Der Störenfried von Memmert (2003)

Inselvogt Reiner Schopf geht nach mehr als 30 Jahren auf der Insel in den Ruhestand

Reiner Schopf im Sanddorndickicht, Memmert 2003

Unser Wattenrat-Senior, Reiner Schopf, ging in den Ruhestand. Er lebt aber immer noch auf der Insel und wird sie im Herbst verlassen. Wir werden demnächst ein ausführliches Memmert-Spezial vorbereiten und Reiner Schopfs Arbeit während seiner dreißig Jahre auf der Insel würdigen. Ein Bildteil ist ebenfalls geplant.

Ostfriesen-Zeitung 07.06.2003 (S. 16)

„Einige Vogeleltern schimpfen über mich“

MEMMERT
Vogelwart Reiner Schopf geht nach 30 Jahren in den Ruhestand
„Memmert ist keine Düneninsel mehr“

Auf der Insel brüten 16 Vogelarten, die auf der Roten Liste stehen. „Ich war selber ein Störenfried auf der Insel“, sagt Schopf.

VON HEINER SCHRÖDER

OSTFRIESLAND – Es gibt kaum einen Menschen in Ostfriesland, der mehr für Vögel getan hat. Als einziger Bewohner von Memmert ließ Reiner Schopf nur ganz wenige Menschen auf die Insel. In der Brutzeit hielt er sich selbst von den Nestern fern, um Säbelschnäbler oder Löffler nicht zu stören. Und doch: „Ich war selbst ein Störenfried. Ich glaube, bei den Vögeln war ich nicht beliebt“, sagt der 65-jährige. Seit dem 1. März ist er im Ruhestand. Nach 30 Jahren auf der Insel.

Der in der Tschechoslowakei geborene Schopf hatte schon zehn Jahre Naturschutzarbeit in Schleswig-Holstein gemacht, als er die Stellenanzeige für den Vogelwart auf Memmert in der Zeitung sah. Er bekam die Stelle und zog 1973 als einziger gemeldeter Bewohner ins einzige Haus der Insel.

Seine Hauptaufgabe war es, die Vögel in der Brutzeit zu überwachen und sie zu zählen.
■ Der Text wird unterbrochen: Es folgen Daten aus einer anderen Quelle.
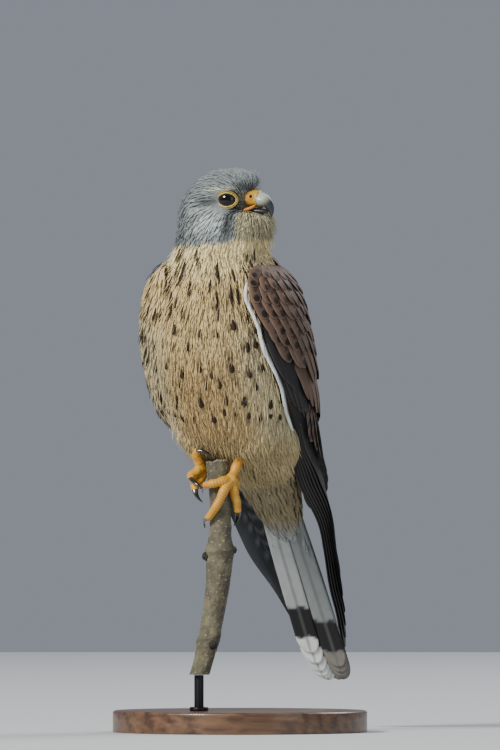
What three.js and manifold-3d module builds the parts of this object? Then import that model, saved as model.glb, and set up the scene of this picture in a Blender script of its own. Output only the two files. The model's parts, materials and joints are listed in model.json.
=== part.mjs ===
// A common kestrel at life size. It grips the cut end of an upright stick, which a plain stand holds.
// Millimetres, +Z up. The origin is under the middle of the base. The bird faces -Y and a little to -X,
// and looks over its left shoulder, to +X.
import * as THREE from 'three';
import { mergeVertices } from 'three/addons/utils/BufferGeometryUtils.js';
import Module from 'manifold-3d';

const wasm = await Module();
wasm.setup();

// Driving sizes
const GAP = 0.3; // between two nodes that meet
const MERGE = 1e-4; // points closer than this are one
const UP = new THREE.Vector3(0, 0, 1);
const RIGHT = -1; // the bird's own right side
const LEFT = 1;
const SIDES = [LEFT, RIGHT];
const SIDE_NAME = { [LEFT]: 'left', [RIGHT]: 'right' };

// The body's own frame: u runs back from the breast, v to the bird's left, z up
const BODY = { x: -10.5, y: -25, yaw: THREE.MathUtils.degToRad(25) };
// The head's own frame: f runs to the bill, s to the bird's left, h up
const HEAD = { x: -9.1, y: -31, z: 290, yaw: THREE.MathUtils.degToRad(-32) };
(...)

Aber er hat auch alles andere getan, was anfiel. So pflanzte er Strandhafer, um die Dünen der immer kleiner werdenden Insel etwas zu sichern. Ein bisschen hat’s geholfen. Aber er konnte nicht verhindern, dass die Dünen in diesen 30 Jahren geschrumpft sind. Dafür haben sich die Salzwiesen vergrößert. „Memmert ist von einer Düneninsel zu einem flachen Gebilde geworden“, sagt Schopf.

Die Vögel können daher nur noch einen Teil der 200 Hektar großen Insel nutzen.
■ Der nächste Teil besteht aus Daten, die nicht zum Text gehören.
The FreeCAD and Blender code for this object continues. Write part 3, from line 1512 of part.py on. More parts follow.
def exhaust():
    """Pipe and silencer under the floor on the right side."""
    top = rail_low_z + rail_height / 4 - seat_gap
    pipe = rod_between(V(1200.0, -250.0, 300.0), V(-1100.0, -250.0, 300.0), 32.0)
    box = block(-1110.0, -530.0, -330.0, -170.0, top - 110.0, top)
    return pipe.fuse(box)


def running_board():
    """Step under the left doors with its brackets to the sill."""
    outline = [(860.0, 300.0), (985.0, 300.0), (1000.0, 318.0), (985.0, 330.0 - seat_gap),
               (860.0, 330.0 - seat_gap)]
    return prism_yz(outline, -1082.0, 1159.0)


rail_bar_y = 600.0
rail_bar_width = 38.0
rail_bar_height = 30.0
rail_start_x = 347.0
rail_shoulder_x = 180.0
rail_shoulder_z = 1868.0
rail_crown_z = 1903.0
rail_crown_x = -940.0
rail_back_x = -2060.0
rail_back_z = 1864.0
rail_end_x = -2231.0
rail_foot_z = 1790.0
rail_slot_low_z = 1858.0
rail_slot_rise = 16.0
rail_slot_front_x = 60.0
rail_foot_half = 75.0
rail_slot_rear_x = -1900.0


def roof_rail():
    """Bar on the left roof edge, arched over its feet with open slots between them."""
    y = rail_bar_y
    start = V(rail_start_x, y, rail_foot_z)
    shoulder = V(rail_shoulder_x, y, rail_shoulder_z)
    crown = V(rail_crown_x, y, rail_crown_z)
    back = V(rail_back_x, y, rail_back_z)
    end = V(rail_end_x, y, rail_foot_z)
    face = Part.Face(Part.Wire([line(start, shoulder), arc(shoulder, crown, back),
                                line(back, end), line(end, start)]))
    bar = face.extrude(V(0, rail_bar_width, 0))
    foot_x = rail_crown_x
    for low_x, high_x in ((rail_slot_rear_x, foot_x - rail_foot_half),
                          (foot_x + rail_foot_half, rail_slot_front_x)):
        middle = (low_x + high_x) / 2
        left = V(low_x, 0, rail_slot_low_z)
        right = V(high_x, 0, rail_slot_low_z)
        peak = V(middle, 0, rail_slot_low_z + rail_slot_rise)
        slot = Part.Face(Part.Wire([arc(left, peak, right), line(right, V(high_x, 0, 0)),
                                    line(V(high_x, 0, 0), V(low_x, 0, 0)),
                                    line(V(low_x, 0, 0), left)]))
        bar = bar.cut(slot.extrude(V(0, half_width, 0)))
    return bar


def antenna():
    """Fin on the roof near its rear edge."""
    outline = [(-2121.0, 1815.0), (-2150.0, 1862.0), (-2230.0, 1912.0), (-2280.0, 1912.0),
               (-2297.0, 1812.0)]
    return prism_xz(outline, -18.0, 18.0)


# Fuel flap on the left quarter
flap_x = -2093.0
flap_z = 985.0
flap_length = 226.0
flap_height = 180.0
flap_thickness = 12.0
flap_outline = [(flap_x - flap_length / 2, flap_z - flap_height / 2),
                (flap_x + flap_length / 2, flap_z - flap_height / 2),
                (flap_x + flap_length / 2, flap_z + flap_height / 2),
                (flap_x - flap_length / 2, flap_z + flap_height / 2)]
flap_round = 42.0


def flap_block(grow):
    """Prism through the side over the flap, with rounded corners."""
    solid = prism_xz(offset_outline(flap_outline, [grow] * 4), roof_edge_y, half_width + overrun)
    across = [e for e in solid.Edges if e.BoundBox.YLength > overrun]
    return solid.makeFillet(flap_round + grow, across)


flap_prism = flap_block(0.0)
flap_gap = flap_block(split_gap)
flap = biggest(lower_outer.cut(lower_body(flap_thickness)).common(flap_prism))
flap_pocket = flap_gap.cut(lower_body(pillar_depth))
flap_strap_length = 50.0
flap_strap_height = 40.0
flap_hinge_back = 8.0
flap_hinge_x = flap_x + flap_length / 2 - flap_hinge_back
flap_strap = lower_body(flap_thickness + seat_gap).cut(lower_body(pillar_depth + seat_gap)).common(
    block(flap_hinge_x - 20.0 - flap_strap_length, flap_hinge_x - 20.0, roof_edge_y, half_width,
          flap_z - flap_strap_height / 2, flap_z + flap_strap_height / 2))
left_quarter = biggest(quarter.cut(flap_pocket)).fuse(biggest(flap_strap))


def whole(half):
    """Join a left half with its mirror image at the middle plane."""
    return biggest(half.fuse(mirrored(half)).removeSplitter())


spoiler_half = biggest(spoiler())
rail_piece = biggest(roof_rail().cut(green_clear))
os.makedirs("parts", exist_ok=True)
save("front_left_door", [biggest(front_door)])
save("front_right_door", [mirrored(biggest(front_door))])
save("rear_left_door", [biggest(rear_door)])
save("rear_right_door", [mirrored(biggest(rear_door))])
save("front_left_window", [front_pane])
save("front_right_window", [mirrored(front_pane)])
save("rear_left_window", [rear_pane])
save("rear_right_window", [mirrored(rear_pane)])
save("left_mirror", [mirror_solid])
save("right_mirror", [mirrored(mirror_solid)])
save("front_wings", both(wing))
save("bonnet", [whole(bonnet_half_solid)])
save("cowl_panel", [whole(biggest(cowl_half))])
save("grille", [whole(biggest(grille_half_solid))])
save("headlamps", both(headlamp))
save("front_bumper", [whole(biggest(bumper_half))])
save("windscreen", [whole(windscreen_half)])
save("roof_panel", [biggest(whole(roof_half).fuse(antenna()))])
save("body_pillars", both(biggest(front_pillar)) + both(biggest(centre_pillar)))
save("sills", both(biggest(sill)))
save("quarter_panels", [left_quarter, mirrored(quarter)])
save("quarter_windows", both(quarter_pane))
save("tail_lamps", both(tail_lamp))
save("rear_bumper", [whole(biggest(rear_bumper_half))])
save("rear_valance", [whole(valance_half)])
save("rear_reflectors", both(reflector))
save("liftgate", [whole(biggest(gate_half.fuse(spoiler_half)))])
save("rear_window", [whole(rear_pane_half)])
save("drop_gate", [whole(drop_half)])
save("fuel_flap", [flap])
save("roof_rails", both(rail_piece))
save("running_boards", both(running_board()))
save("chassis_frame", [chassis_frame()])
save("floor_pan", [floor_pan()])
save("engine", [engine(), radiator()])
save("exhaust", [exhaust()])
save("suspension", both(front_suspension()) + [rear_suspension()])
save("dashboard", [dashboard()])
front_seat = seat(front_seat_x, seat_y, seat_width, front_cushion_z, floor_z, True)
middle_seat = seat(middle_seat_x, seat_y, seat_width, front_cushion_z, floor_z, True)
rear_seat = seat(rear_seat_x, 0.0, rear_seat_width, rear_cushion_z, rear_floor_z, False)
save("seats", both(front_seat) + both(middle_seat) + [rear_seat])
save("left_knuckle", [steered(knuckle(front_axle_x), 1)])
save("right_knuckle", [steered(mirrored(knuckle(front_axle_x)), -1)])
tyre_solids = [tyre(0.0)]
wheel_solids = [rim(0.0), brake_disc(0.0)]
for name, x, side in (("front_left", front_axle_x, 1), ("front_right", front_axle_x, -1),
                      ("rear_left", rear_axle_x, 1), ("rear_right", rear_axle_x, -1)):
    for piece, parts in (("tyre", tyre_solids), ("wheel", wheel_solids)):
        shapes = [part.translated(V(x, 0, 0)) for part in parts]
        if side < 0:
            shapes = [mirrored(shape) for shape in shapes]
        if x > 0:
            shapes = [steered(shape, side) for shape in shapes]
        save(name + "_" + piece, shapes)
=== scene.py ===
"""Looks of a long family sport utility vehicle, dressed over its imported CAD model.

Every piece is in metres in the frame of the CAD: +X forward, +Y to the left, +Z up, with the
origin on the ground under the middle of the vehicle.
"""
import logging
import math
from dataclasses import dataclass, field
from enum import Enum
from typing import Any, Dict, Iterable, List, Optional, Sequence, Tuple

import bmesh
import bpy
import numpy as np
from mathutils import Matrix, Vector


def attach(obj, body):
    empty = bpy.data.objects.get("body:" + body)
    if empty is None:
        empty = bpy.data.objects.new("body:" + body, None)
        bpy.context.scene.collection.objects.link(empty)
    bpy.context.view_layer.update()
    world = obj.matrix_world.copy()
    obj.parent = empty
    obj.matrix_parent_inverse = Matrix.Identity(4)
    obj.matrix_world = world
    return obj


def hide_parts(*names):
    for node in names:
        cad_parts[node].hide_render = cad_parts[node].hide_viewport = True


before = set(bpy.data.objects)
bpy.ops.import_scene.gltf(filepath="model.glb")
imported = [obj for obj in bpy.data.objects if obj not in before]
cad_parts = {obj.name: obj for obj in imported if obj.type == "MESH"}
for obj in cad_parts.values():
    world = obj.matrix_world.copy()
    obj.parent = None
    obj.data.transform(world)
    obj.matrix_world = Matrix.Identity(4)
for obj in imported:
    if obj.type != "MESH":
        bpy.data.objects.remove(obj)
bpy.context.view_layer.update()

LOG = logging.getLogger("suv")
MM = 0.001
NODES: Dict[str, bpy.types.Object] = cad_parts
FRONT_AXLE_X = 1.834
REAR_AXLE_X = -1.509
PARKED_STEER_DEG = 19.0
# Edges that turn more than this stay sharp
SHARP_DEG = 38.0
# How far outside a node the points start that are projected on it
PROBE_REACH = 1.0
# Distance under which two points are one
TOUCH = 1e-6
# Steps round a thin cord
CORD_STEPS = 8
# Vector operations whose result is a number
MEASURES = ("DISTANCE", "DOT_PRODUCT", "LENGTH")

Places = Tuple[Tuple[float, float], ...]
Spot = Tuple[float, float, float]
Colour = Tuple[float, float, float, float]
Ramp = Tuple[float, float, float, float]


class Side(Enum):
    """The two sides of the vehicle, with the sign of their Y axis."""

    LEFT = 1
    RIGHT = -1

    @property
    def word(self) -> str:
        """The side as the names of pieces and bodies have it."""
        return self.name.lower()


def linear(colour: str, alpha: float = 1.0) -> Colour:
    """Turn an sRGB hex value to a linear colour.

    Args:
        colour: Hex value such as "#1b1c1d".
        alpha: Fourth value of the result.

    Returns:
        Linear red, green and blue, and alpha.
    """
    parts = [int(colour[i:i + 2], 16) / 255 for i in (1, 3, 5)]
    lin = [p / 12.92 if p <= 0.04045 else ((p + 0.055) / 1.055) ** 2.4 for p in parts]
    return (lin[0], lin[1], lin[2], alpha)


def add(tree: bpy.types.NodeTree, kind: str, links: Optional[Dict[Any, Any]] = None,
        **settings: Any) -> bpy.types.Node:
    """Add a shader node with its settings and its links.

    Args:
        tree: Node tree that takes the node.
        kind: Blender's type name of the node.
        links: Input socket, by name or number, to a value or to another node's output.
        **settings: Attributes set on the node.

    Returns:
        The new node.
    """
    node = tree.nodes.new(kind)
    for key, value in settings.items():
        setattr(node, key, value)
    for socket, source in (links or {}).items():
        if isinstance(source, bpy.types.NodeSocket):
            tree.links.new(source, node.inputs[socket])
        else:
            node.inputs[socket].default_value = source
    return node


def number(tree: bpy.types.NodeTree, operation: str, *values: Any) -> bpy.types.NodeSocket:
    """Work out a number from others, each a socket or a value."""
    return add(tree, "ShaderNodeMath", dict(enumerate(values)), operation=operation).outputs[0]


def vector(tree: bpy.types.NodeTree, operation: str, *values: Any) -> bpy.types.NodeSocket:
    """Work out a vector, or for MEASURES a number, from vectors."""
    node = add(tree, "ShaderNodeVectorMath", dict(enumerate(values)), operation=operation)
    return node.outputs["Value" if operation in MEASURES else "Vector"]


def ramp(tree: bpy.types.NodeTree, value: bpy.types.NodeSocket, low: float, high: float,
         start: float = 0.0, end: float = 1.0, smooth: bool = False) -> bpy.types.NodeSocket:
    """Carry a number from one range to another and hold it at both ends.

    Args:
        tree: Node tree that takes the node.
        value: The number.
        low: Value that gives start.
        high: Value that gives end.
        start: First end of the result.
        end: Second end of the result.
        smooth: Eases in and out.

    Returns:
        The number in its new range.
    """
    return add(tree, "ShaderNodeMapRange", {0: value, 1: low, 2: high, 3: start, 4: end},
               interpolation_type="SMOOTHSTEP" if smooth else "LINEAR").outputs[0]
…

Trotzdem ist Memmert ein Vogelparadies: 40 Arten, davon 16 von der Roten Liste, brüten alljährlich auf Memmert. Dazu zählen Seeschwalben, Löffler, Säbelschnäbler oder Sumpfohreule. Von April bis Ende Juli bewegte sich Schopf so vorsichtig wie die Wildkaninchen auf der Insel. Denn dann ist Brutzeit. Schopf traute sich in dieser Zeit nicht einmal, als einziger Tourist am Strand zu liegen und zu baden. „Das ging immer erst ab August“.
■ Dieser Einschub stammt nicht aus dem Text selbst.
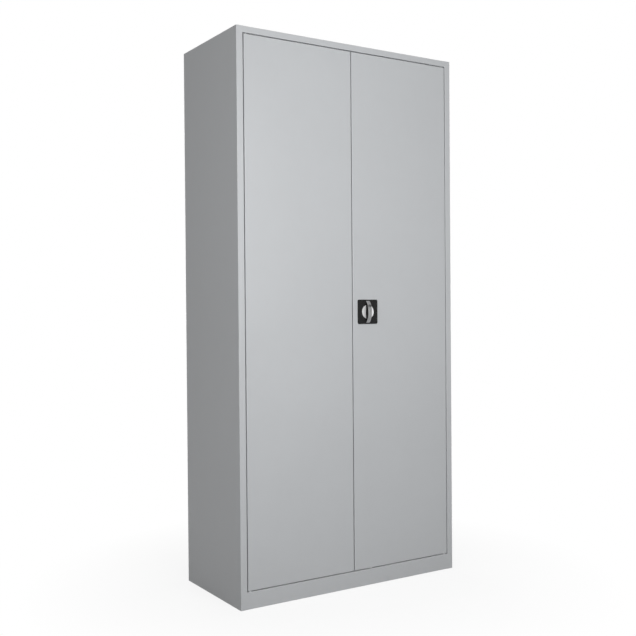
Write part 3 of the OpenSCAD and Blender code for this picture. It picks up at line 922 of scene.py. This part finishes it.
@dataclass
class LockFurniture:
    """The black plate on the right door, with the disc, dish, grip and key that turn in it."""

    round_steps: int = 96
    centre_x: float = 64.5
    centre_z: float = 994.0
    door_face: float = -210.0
    plate_w: float = 86.0
    plate_h: float = 88.0
    plate_r: float = 6.0
    plate_edge: float = 0.9
    mouth_edge: float = 0.25
    plate_face: float = -214.0
    pocket_d: float = 80.6
    pocket_floor: float = -211.2
    disc_d: float = 80.0
    disc_face: float = -214.2
    disc_back: float = -211.5
    disc_round: float = 0.5
    disc_slope: float = 0.2
    groove_in: float = 2.2
    groove_w: float = 1.0
    groove_deep: float = 0.35
    hub_d: float = 20.0
    hub_play: float = 0.25
    hub_back: float = -207.2
    dish_d: float = 51.0
    dish_floor: float = -212.7
    dish_sag: float = 1.0
    dish_play: float = 0.15
    roll_r: float = 0.55
    bowl_set: float = 0.12
    grip_l: float = 79.0
    grip_w: float = 17.0
    grip_t: float = 5.2
    grip_rise: float = 14.6
    shell_t: float = 2.2
    shell_in: float = 0.9
    shell_proud: float = 0.5
    shell_r: float = 0.7
    core_r: float = 1.7
    foot_flare: float = 0.05
    # The black strip under the bow: partly the grip's dark underside, partly painted shade of the bow.
    strip_in: float = 1.0
    strip_t: float = 1.4
    strip_proud: float = 0.06
    strip_r: float = 1.0
    key_up: float = 20.0
    housing_d: float = 12.0
    plug_d: float = 8.0
    keyway_w: float = 1.2
    keyway_deep: float = 5.0
    keyway_r: float = 0.25
    key_face: float = -226.6
    key_round: float = 0.7
    key_lip: float = 0.3
    plug_play: float = 0.1
    plug_set: float = 0.15
    plug_root: float = 0.3
    plug_edge: float = 0.25

    def at(self, y: float, up: float = 0.0) -> Point:
        """A point on the lock's own line, at a depth and a height over its centre."""
        return (self.centre_x, y, self.centre_z + up)

    def build(self) -> None:
        """Makes every piece of the lock's front."""
        self.make_plate()
        self.make_disc()
        self.make_dish()
        self.make_grip()
        self.make_key_housing()
        self.make_key_plug()

    def make_plate(self) -> None:
        """Moulds the plate: a round-cornered slab with a stepped round pocket and a hole for the hub."""
        blank = Blank("plate_moulded")
        placed = facing_front(*self.at(self.plate_face))
        rim = blank.rounded_rim(self.plate_w, self.plate_h, self.plate_r, placed, segments=10)
        mouth = blank.circle(self.pocket_d / 2, placed, self.round_steps)
        blank.joined(rim, mouth)
        skirt = blank.walled(rim, self.door_face - self.plate_face)
        bottom = blank.walled(mouth, self.pocket_floor - self.plate_face)
        verts, lip = blank.band(bottom)
        share = (self.hub_d / 2 + self.hub_play) / (self.pocket_d / 2)
        bmesh.ops.scale(blank.bm, vec=(share, 1, share), verts=verts,
                        space=Matrix.Translation((-self.centre_x, 0, -self.centre_z)))
        hub_hole = blank.walled(lip, self.door_face - self.pocket_floor)
        blank.joined(skirt, hub_hole)
        bmesh.ops.recalc_face_normals(blank.bm, faces=list(blank.bm.faces))
        blank.softened([edge for edge in rim if edge.is_valid], self.plate_edge, segments=4)
        blank.softened([edge for edge in mouth if edge.is_valid], self.mouth_edge, segments=2)
        blank.finished(Body.RIGHT_DOOR, BLACK, ["lock_plate"])

    def make_disc(self) -> None:
        """Turns the black disc, with a fine groove near its rim and a seat for the dish."""
        blank = Blank("disc_turned")
        rim, seat, hub = self.disc_d / 2, self.dish_d / 2 + self.dish_play, self.hub_d / 2
        face, floor, slope, turn = self.disc_face, self.dish_floor, self.disc_slope, self.disc_round
        outer, deep = rim - self.groove_in, face + self.groove_deep
        inner = outer - self.groove_w
        pocket = [(0, floor), (seat, floor), (seat, face + slope), (seat + slope, face)]
        groove = [(inner, face), (inner + slope, deep), (outer - slope, deep), (outer, face)]
        back = [(rim, self.disc_back), (hub, self.disc_back), (hub, self.hub_back), (0, self.hub_back)]
        outline = [*pocket, *groove, *arc((rim - turn, face + turn), turn, -90, 0, 3), *back]
        blank.turned(outline, self.at(0.0), Axis.Y, steps=self.round_steps)
        blank.finished(Body.HANDLE, BLACK, ["handle_disc"], crease=28)

    def make_dish(self) -> None:
        """Spins the bright hollow dish, with a rolled rim."""
        blank = Blank("dish_spun")
        rim, face, floor = self.dish_d / 2, self.disc_face, self.dish_floor
        bowl, parts = rim - 2 * self.roll_r, 10
        hollow = [(bowl * part / parts, face + self.dish_sag * (1 - (part / parts) ** 2) + self.bowl_set)
                  for part in range(parts + 1)]
        roll = arc((rim - self.roll_r, face + self.roll_r), self.roll_r, -150, 0, 5)
        blank.turned([*hollow, *roll, (rim, floor), (0, floor)], self.at(0.0), Axis.Y, steps=self.round_steps)
        blank.finished(Body.HANDLE, SPUN, ["handle_dish"], crease=40)

    def make_grip(self) -> None:
        """Makes the grip's three parts: a bowed black core, a satin shell in its front and a black strip
        under the bow, partly its dark underside and partly painted shade.
        """
        core = self.bowed_bar("grip_core", self.grip_w, self.grip_t - self.shell_proud, self.shell_proud,
                             self.core_r)
        core.finished(Body.HANDLE, BLACK, ["handle_grip"], crease=50)
        shell = self.bowed_bar("grip_shell", self.grip_w - 2 * self.shell_in, self.shell_t, 0.0, self.shell_r)
        shell.finished(Body.HANDLE, SATIN, ["handle_grip"], crease=50)
        self.make_underside_and_shade()

    def make_underside_and_shade(self) -> None:
        """Lays a black strip across the dish under the bow, partly the grip's dark underside and partly
        painted shade of the bow on the dish, and leaves the bow open in front of it.
        """
        blank = Blank("grip_underside_and_shade")
        length = self.dish_d - 2 * self.strip_in
        placed = facing_front(*self.at(self.disc_face - self.strip_proud))
        face = blank.rounded_face(self.grip_w, length, self.strip_r, placed, segments=3)
        blank.drawn_out([face], (0, self.strip_t, 0))
        bmesh.ops.recalc_face_normals(blank.bm, faces=list(blank.bm.faces))
        blank.finished(Body.HANDLE, BLACK, ["handle_grip"])

    def bowed_bar(self, name: str, width: float, thick: float, sunk: float, corner: float) -> Blank:
        """Bends one soft-edged flat bar on the grip's arc, a little wider at its two feet.

        Args:
            name: The piece's name.
            width: Across the bar.
            thick: Through the bar.
            sunk: How far its crown lies behind the grip's crown.
            corner: The radius of its section's corners.

        Returns:
            The bar, cut off where it meets the disc.
        """
        blank = Blank(name)
        bm = blank.bm
        half = self.grip_l / 2
        radius = (half ** 2 + self.grip_rise ** 2) / (2 * self.grip_rise)
        centre_y = self.disc_face - self.grip_rise + radius
        reach = math.degrees(math.asin(half / radius)) + 4.0
        section_at = Matrix.Translation(self.at(centre_y - radius + sunk + thick / 2))
        face = blank.rounded_face(width, thick, corner, section_at, segments=5)
        centre = self.at(centre_y)
        back = Matrix.Rotation(math.radians(-reach), 3, "X")
        bmesh.ops.rotate(bm, cent=centre, matrix=back, verts=list(bm.verts))
        bmesh.ops.spin(bm, geom=list(bm.verts) + list(bm.edges) + [face], cent=centre, axis=(1, 0, 0),
                       dvec=(0, 0, 0), angle=math.radians(2 * reach), steps=44, use_merge=False,
                       use_duplicate=False)
        for vert in bm.verts:
            away = abs(vert.co.z - self.centre_z) / half
            vert.co.x = self.centre_x + (vert.co.x - self.centre_x) * (1 + self.foot_flare * away ** 4)
        bmesh.ops.bisect_plane(bm, geom=list(bm.verts) + list(bm.edges) + list(bm.faces), dist=0.0001,
                               plane_co=self.at(self.disc_face), plane_no=(0, 1, 0), clear_outer=True)
        bmesh.ops.holes_fill(bm, edges=[edge for edge in bm.edges if edge.is_boundary], sides=0)
        return blank

    def make_key_housing(self) -> None:
        """Turns the key cylinder's ring, with a chamfered lip and a bore for the plug."""
        blank = Blank("key_housing_turned")
        outer, bore = self.housing_d / 2, self.plug_d / 2 + self.plug_play
        front, lip, turn = self.key_face, self.key_lip, self.key_round
        outline = [(bore, self.disc_face), (bore, front + lip), (bore + lip, front),
                   *arc((outer - turn, front + turn), turn, -90, 0, 4), (outer, self.disc_face)]
        blank.turned([*outline, outline[0]], self.at(0.0, self.key_up), Axis.Y, steps=48)
        blank.finished(Body.HANDLE, DARK_CHROME, ["key_housing"])

    def make_key_plug(self) -> None:
        """Makes the key plug: a round face with its keyway sunk into it."""
        blank = Blank("key_plug_turned")
        face, back = self.key_face + self.plug_set, self.disc_face - self.plug_root
        placed = facing_front(*self.at(face, self.key_up))
        keyway = blank.rounded_rim(self.keyway_w, self.plug_d - 2, self.keyway_r, placed, segments=3)
        rim = blank.circle(self.plug_d / 2, placed, 48)
        blank.joined(keyway, rim)
        for loop, depth in ((keyway, self.keyway_deep), (rim, back - face)):
            bmesh.ops.contextual_create(blank.bm, geom=blank.walled(loop, depth))
        bmesh.ops.recalc_face_normals(blank.bm, faces=list(blank.bm.faces))
        blank.softened([edge for edge in rim if edge.is_valid], self.plug_edge, segments=2)
        blank.finished(Body.KEY_PLUG, PLUG_CHROME, ["key_plug"])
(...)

Langweilig war es ihm nie. „Ich hatte das Glück, einen Job zu haben, bei dem Freizeit und Beruf identisch sind.“ Wenn er mal zehn Wochen wegen Eisgangs die Insel nicht verlassen konnte, war das zwar bisweilen ärgerlich, aber die Vorräte für eine längere Robinson-Crusoe-Zeit hatte er immer schon im Herbst angelegt.

Also ein Traumjob. Und doch nicht ganz. „In den 80er Jahren hatten wir die Hoffnung, dass der Naturschutz eine größere Bedeutung gewinnt“, meint Schopf heute, „aber die Menschen empfinden Naturschutz meistens als Drangsalierung.“ Der 65-Jährige spürte die direkten Folgen der Umweltverschmutzung, wenn er tote Eiderenten oder Seehunde am Strand vom Memmert einsammelte. „Oberflächlich ist die Nordsee sauber“, sagt Schopf, „aber die Belastung mit Schwermetallen ist nicht zu sehen.“

Am liebsten mochte er den Frühling. Er empfand es immer „als einen Rausch von Leben, wenn 25.000 Vögel in einem Schwarm über Memmert hinwegzogen“. Da konnte er es verschmerzen, dass „mich manchmal besorgte Vogeleltern beschimpften“.

Der Landesbetrieb für Wasserwirtschaft und Küstenschutz in Norden (NLWK) wird die Inseln weiterhin durch einen Vogelwart betreuen. Enno Janssen wird Nachfolger von Schopf.